MacBain Mkandawire, a youth rights activist says the problem is in the habit of regarding sex talk between parents and children as a taboo. This scenario, he says has made it difficult for parents to freely engage their children in sex pep talk that can help them become knowledgeable about the vast changes in their bodies.

“Talking about sex with children at home has proved to be a difficult thing for most parents and guardians in Malawi.

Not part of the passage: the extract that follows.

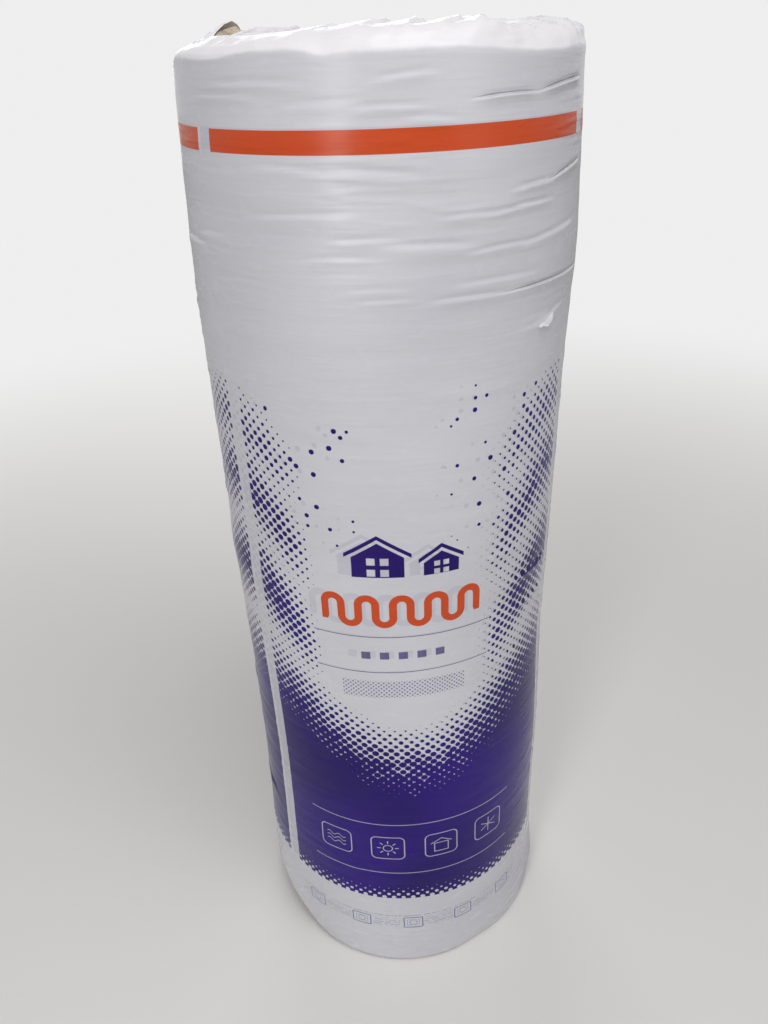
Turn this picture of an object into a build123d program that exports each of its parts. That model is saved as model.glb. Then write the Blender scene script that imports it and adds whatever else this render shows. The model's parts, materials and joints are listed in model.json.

But the fact remains that children are having sex everyday if we are to consider a number pregnancies that were registering as a country,” he says.

In all cases, most parents assume that their children are well mannered such that it becomes very disturbing to imagine that their adolescent girls engage in sexual activities.

But the revelation that over 14 million girls below the age of 18 globally fall pregnant is an indication that should give parents and the whole society food for thought that can help to find new ways to end teenage pregnancies.